▶
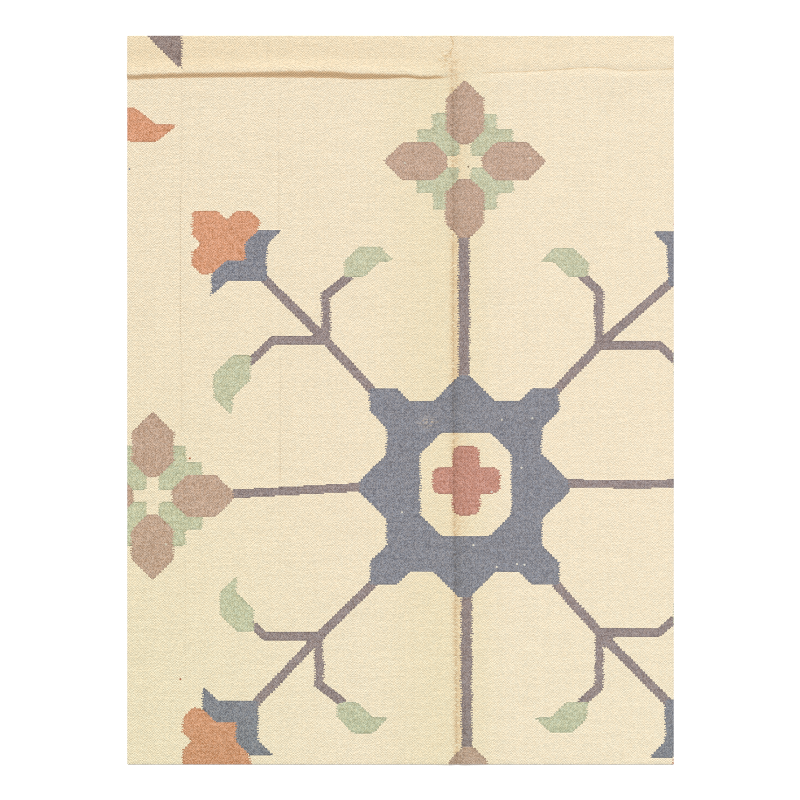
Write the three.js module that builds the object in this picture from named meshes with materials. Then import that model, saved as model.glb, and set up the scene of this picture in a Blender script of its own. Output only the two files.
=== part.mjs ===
// A cut length of flat-woven cotton rug, lying face up on a floor.
// Millimetres. +X runs to the right across the rug, +Y runs to its far end, +Z is up.
// The origin is on the floor, under the middle of the rug.
import * as THREE from "three";

// Driving sizes of the cloth.
const rugWidth = 750;
const rugLength = 1000;
const clothThickness = 3;

// The far crease, in rows from the left edge of the rug to the right one.
// On the left the cloth stands up as a fold that leans towards the near end.
// On the right it is only pressed in as a shallow trough.
//   x         place across the rug
//   line      how far along the rug the crease lies: the foot of the fold, or the bottom of the trough
//   run       depth of the steep near side of the fold, seen from above
//   rise      height of the top of the fold above the floor
//   shoulder  height of the swelling on each side of the trough
const farCrease = [
  { x: -375, line: 440.6, run: 7.5, rise: 4.6, shoulder: 0 },
  { x: -296, line: 442.0, run: 7.5, rise: 4.8, shoulder: 0 },
  { x: -206, line: 442.0, run: 8.0, rise: 5.4, shoulder: 0 },
  { x: -138, line: 441.6, run: 10.0, rise: 6.6, shoulder: 0 },
  { x: -97, line: 441.2, run: 10.0, rise: 6.4, shoulder: 0 },
  { x: -69, line: 440.2, run: 8.5, rise: 5.4, shoulder: 0 },
  { x: -20, line: 439.8, run: 7.0, rise: 4.0, shoulder: 0 },
  { x: 6, line: 441.6, run: 6.0, rise: 3.2, shoulder: 0 },
  { x: 27, line: 440.0, run: 6.0, rise: 2.8, shoulder: 0 },
  { x: 46, line: 441.4, run: 6.0, rise: 1.5, shoulder: 0 },
  { x: 68, line: 442.6, run: 6.0, rise: 0, shoulder: 0 },
  { x: 104, line: 449.0, run: 6.0, rise: 0, shoulder: 0 },
  { x: 132, line: 449.2, run: 6.0, rise: 0, shoulder: 0.9 },
  { x: 198, line: 452.0, run: 6.0, rise: 0, shoulder: 0.8 },
  { x: 268, line: 456.2, run: 6.0, rise: 0, shoulder: 1.1 },
  { x: 310, line: 452.0, run: 6.0, rise: 0, shoulder: 0.9 },
  { x: 375, line: 454.5, run: 6.0, rise: 0, shoulder: 0.9 },
];

// The long crease down the rug, in rows from its near end to its far end.
//   y         place along the rug
//   line      how far to the right of the middle the crease lies
//   shoulder  height of the swelling on each side of it
const longCrease = [
  { y: -500, line: 77.5, shoulder: 1.0 },
  { y: -240, line: 75.5, shoulder: 1.1 },
  { y: -50, line: 73.4, shoulder: 1.3 },
  { y: 150, line: 72.7, shoulder: 1.2 },
  { y: 400, line: 72.0, shoulder: 1.0 },
  { y: 460, line: 71.0, shoulder: 0.8 },
  { y: 476, line: 68.9, shoulder: 0.8 },
  { y: 488, line: 72.3, shoulder: 0.8 },
  { y: 500, line: 68.6, shoulder: 0.8 },
];

// Behind the top of the fold the cloth falls back to the floor in one low ripple.
const foldBack = 16; // from the top of the fold to the dip behind it
const dipHeight = 0.3;
const rippleBack = 20; // from the dip to the top of the ripple
const rippleHeight = 1.2;
const rippleEnd = 16; // from the top of the ripple to the floor again

// A trough is a soft V between two swellings that die away from it.
const troughReach = 9; // from the bottom of the trough to the top of each swelling
const troughSoftness = 1.8; // how far across its bottom is rounded
const leastLift = 0.02; // less than this is no lift: the cloth lies flat

// Where the sections stand: distances from each crease, and the spans beyond them.
const acrossLongCrease = [-42, -28, -18, -9, -3, 0, 3, 9, 18, 28, 42];
const acrossFarCrease = [-30, -18, -9, -3, 0, 2, 4, 6, 8, 10, 13, 17, 21, 26, 34, 44];
const leftSpans = 14;
const rightSpans = 9;
const nearSpans = 8;
const longCreasePlace = 73; // the crease's usual place, which its sections are set out from
const farCreasePlace = 443;
const fullFollow = 26; // sections this near a crease follow its line in full
const noFollow = 56; // sections this far from it keep straight

// A smooth value between the rows of a table, through each of them.
function rowValue(table, key, at, column) {
  const last = table.length - 1;
  const next = table.findIndex((row) => row[key] > at);
  if (next === -1) return table[last][column];
  if (next === 0) return table[0][column];
  const a = table[next - 1];
  const b = table[next];
  const before = table[Math.max(next - 2, 0)];
  const after = table[Math.min(next + 1, last)];
  const span = b[key] - a[key];
  const slopeA = (b[column] - before[column]) / (b[key] - before[key]);
  const slopeB = (after[column] - a[column]) / (after[key] - a[key]);
  const t = (at - a[key]) / span;
  const t2 = t * t;
  const t3 = t2 * t;
  return (
    (2 * t3 - 3 * t2 + 1) * a[column] +
    (t3 - 2 * t2 + t) * span * slopeA +
    (3 * t2 - 2 * t3) * b[column] +
    (t3 - t2) * span * slopeB
  );
}

// A soft step from one height to another as d goes from 0 to run.
function softStep(d, run, from, to) {
  return from + (to - from) * THREE.MathUtils.smoothstep(d, 0, run);
}

// The fold that stands up on the left: steep on its near side, then down to the dip and over the ripple.
function foldLift(x, y) {
  const rise = Math.max(rowValue(farCrease, "x", x, "rise"), 0);
  const tallest = Math.max(...farCrease.map((row) => row.rise));
  const share = rise / tallest;
  const run = rowValue(farCrease, "x", x, "run");
  const d = y - rowValue(farCrease, "x", x, "line");
  if (d < run) return softStep(d, run, 0, rise);
  const behind = d - run;
  if (behind < foldBack) return softStep(behind, foldBack, rise, dipHeight * share);
  const beyond = behind - foldBack;
  if (beyond < rippleBack) {
    return softStep(beyond, rippleBack, dipHeight, rippleHeight) * share;
  }
  return softStep(beyond - rippleBack, rippleEnd, rippleHeight, 0) * share;
}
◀
-- The exercise --
Work out how many lines of the listing above include the word "that". Report only the number.

-- The completed task --
4